The event closed with a healing Jingle Dress Dance with nine Dancers in a circle. Those seeking healing came forward with palms open and had Cedar laid at their feet. Attendees parted with a Traveling Song in their hearts, awaiting what comes next.

Today, only a handful of the original red-brick buildings remain on the 320 acre-site, looming large in the natural flatness of mid-Michigan’s landscape, standing ominous as a visual reminder of the federal government-led genocide and assimilation programs that perpetuate much intergenerational trauma to this day.

All other Indian Boarding Schools have been demolished, and MIIBS remains the only Boarding School still standing in Michigan. Although their buildings may be gone, the Boarding Schools’ legacies of trauma and scars remain.

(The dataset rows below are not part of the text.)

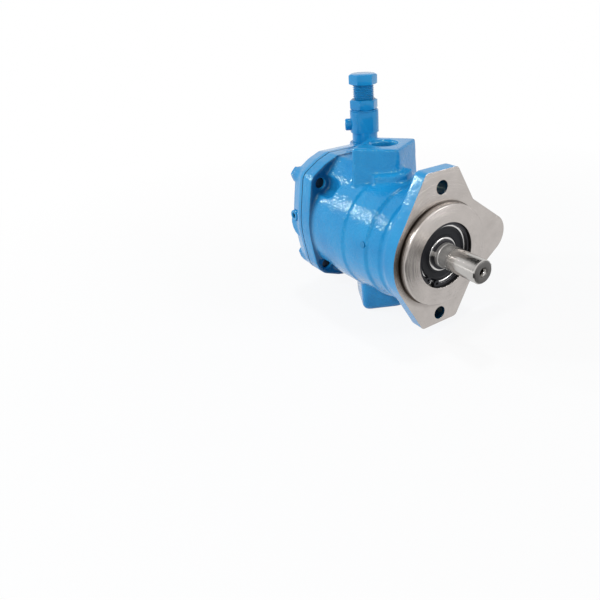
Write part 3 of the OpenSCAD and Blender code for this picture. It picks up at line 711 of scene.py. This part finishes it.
# plain pale floor, white surroundings and soft lamps
studio = {"floorZ": -73.2, "floorSize": 30, "white": 0.88, "fade": (0.22, 0.65),
          "skyDiffuse": 0.31, "floorColour": (0.82, 0.83, 0.85, 1), "aim": (0, 0.05, 0),
          "cardColour": (0.02, 0.02, 0.02, 1)}
# lamps: place in metres, size in metres and power in watts
lamps = [
    ("leftLamp", (-0.95, 0.85, 0.75), 0.14, 4.0),
    ("glintLamp", (-0.69, 1.055, 0.55), 0.10, 2.5),
    ("fillLamp", (-1.25, 0.20, 0.02), 0.70, 2.2),
    ("topLamp", (0.05, 0.15, 1.20), 0.14, 3.5),
    ("stripeLamp", (-0.80, -0.35, 0.65), 0.10, 3.0),
    ("frontLamp", (0.55, -1.00, 0.45), 0.45, 5.5),
]
# dark cards: place, what they face, width and height in metres
cards = [
    ("cardHigh", (-0.33, 0.20, 0.82), (0, 0.20, 0), (0.26, 2.6)),
    ("cardMiddle", (-0.87, 0.20, 0.16), (0, 0.20, 0), (0.26, 2.6)),
    ("cardTop", (0.20, 0.20, 0.95), (0, 0.20, 0), (0.70, 2.6)),
    ("cardLow", (-0.13, -0.30, -0.0705), (-0.13, -0.30, 1), (0.38, 0.42)),
]


def staged(name, look, matrix, size):
    # a flat square of the studio
    bm = bmesh.new()
    bmesh.ops.create_grid(bm, x_segments=1, y_segments=1, size=size, matrix=matrix)
    mesh = bpy.data.meshes.new(name)
    bm.to_mesh(mesh)
    bm.free()
    mesh.materials.append(look)
    made = bpy.data.objects.new(name, mesh)
    scene.collection.objects.link(made)
    return made


def floorLook():
    # white to the rays that show it, and whiter still away from the pump; its shadow stays
    look = Look("paleFloor")
    far = look.band(look.radius("X", "Y"), *studio["fade"])
    share = look.seen() * (studio["white"] + (1 - studio["white"]) * far)
    matt = look.node("ShaderNodeBsdfDiffuse", {}, {"Color": studio["floorColour"]})
    glow = look.node("ShaderNodeEmission", {}, {"Color": (1, 1, 1, 1), "Strength": 1.0})
    return look.show(look.node("ShaderNodeMixShader", {}, {0: share, 1: matt, 2: glow}))


def makeStudio():
    drop = Matrix.Translation((0, 0, studio["floorZ"] * mm))
    staged("floor", floorLook(), drop, studio["floorSize"])

    scene.world = bpy.data.worlds.new("studioWhite")
    sky = Look("studioWhite", scene.world)
    strength = sky.node("ShaderNodeMapRange", {}, {"Value": sky.seen(), "To Max": 1.0,
                                                   "To Min": studio["skyDiffuse"]})
    light = sky.node("ShaderNodeBackground", {}, {"Color": (1, 1, 1, 1), "Strength": strength})
    sky.show(light, "ShaderNodeOutputWorld")

    for name, place, size, power in lamps:
        data = bpy.data.lights.new(name, "AREA")
        data.shape = "DISK"
        data.size = size
        data.energy = power
        lamp = bpy.data.objects.new(name, data)
        lamp.location = place
        away = Vector(studio["aim"]) - Vector(place)
        lamp.rotation_euler = away.to_track_quat("-Z", "Y").to_euler()
        scene.collection.objects.link(lamp)

    for name, place, target, size in cards:  # only reflections see them
        look = Look(name).finish(colour=studio["cardColour"], rough=0.9)
        turn = (Vector(target) - Vector(place)).to_track_quat("-Z", "Y").to_matrix().to_4x4()
        card = staged(name, look, Matrix.Translation(place) @ turn @ Matrix.Diagonal((*size, 1, 1)),
                      0.5)
        card.visible_camera = False
        card.visible_diffuse = False
        card.visible_shadow = False
    scene.view_settings.view_transform = "Standard"
    print("studio made")


placeCamera()
makeStudio()
makeHousing()
makeCover()
makeCompensator()
makeBearing()
makeShaft()
dressNodes()
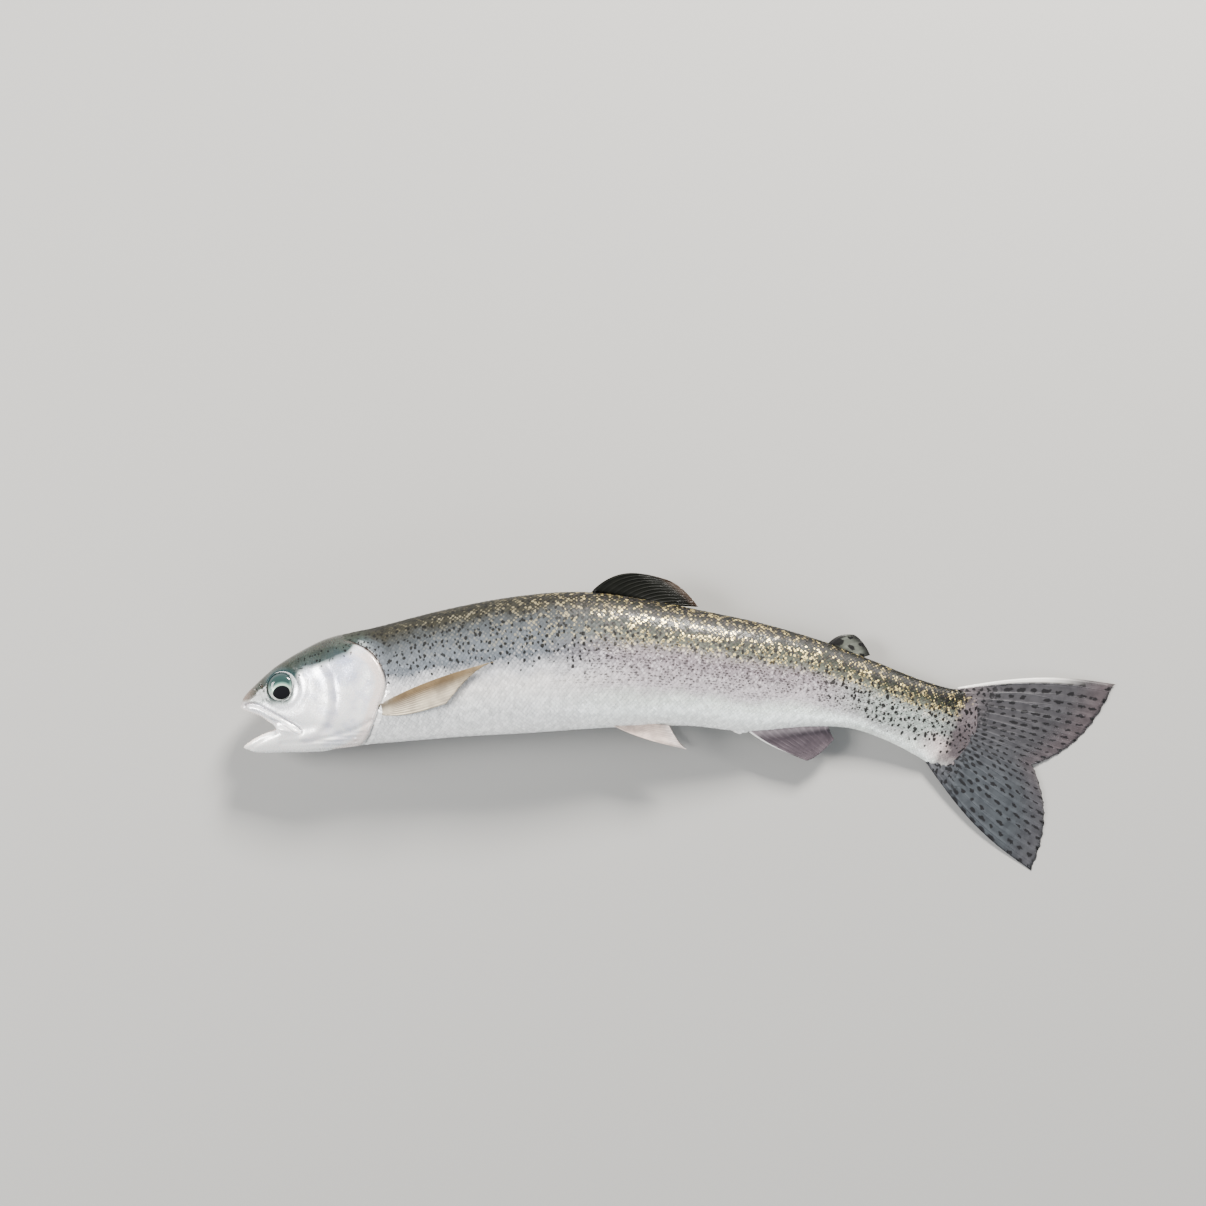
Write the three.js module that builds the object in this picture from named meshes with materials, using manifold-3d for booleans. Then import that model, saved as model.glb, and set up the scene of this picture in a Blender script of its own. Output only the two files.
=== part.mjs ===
// A life-size rainbow trout, freshly caught, lying at rest on its right side with its mouth open.
//
// The fish is drawn straight first, in its own measures, then bent into its resting pose:
//   s runs along the spine from the snout, n rises towards the back, b goes out towards the left flank.
// Straight solids hold (s, n, b) as (x, y, z). Everything is in millimetres.
// In the resting pose +Z is up, the head points to -X, the back to +Y and the left flank faces up.
import * as THREE from "three";
import { mergeVertices } from "three/addons/utils/BufferGeometryUtils.js";
import Module from "manifold-3d";

const wasm = await Module();
wasm.setup();

// ---- Driving dimensions ---------------------------------------------------------------------------------

const GAP = 0.3; // the thin cut that parts neighbouring pieces
const AROUND = 24; // sides of a body section
const BALL_SIDES = [14, 8]; // facets round and down an ellipsoid
const CLEAR = 30; // further out to either side than any part of the body
const SKULL_START = 0.6; // the upper lip's tip
const THINNEST = 0.1; // a section shrunk inwards never gets thinner than this
const TAIL_ROOT = 236; // where the flesh ends in the tail fin
const BODY_CUTS = { neck: 45, waist: 118, vent: 200 }; // where head, trunk lengths and tail stalk part

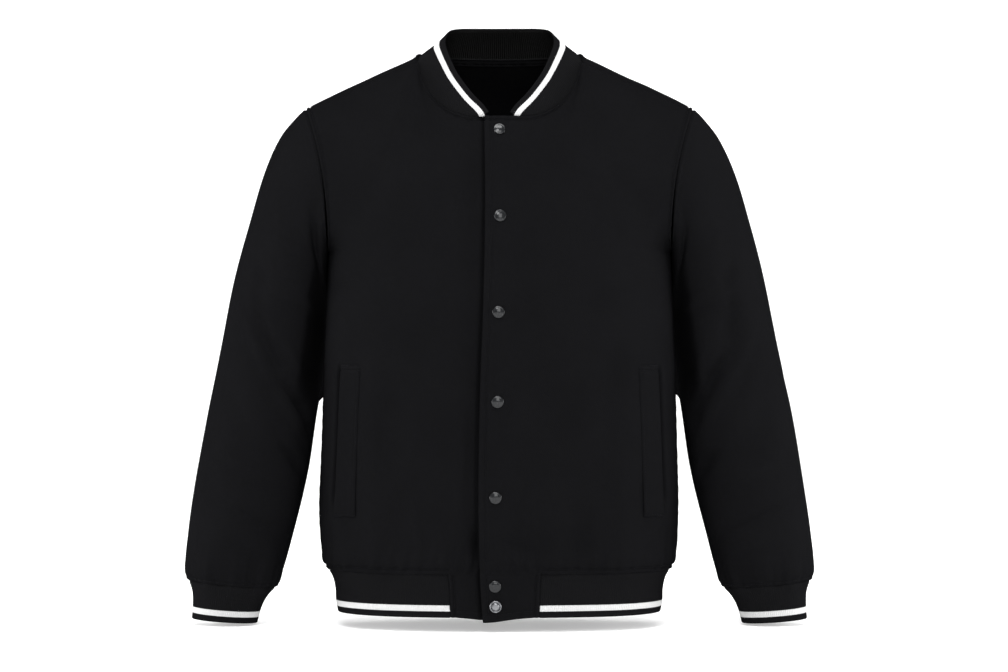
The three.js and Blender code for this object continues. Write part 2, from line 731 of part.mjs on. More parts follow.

With the site now being held in partnership with the city of Mount Pleasant and the SCIT, the future of MIIBS rests in the hands of a committee that desires to see the history maintained, not erased.

“We don’t always have the money, but we always have a vision,” said SCIT Tribal Historic Preservation Officer (THPO) Marcella Hadden, who told of how complicated funding for this project has proven to be.

The vision of the MIIBS committee is to restore the site to become a museum and memorial, led by Architect Christian Nakarado (Sault Ste. Marie Chippewa Indian Tribe), who shared the proposals and priorities of preservation with the HHR participants.

The MIIBS committee desires the site be a teachable tribute to the atrocities that happened against Native American children for decades, not to be forgotten or omitted like so many other Boarding Schools from the footprints of their towns and regions.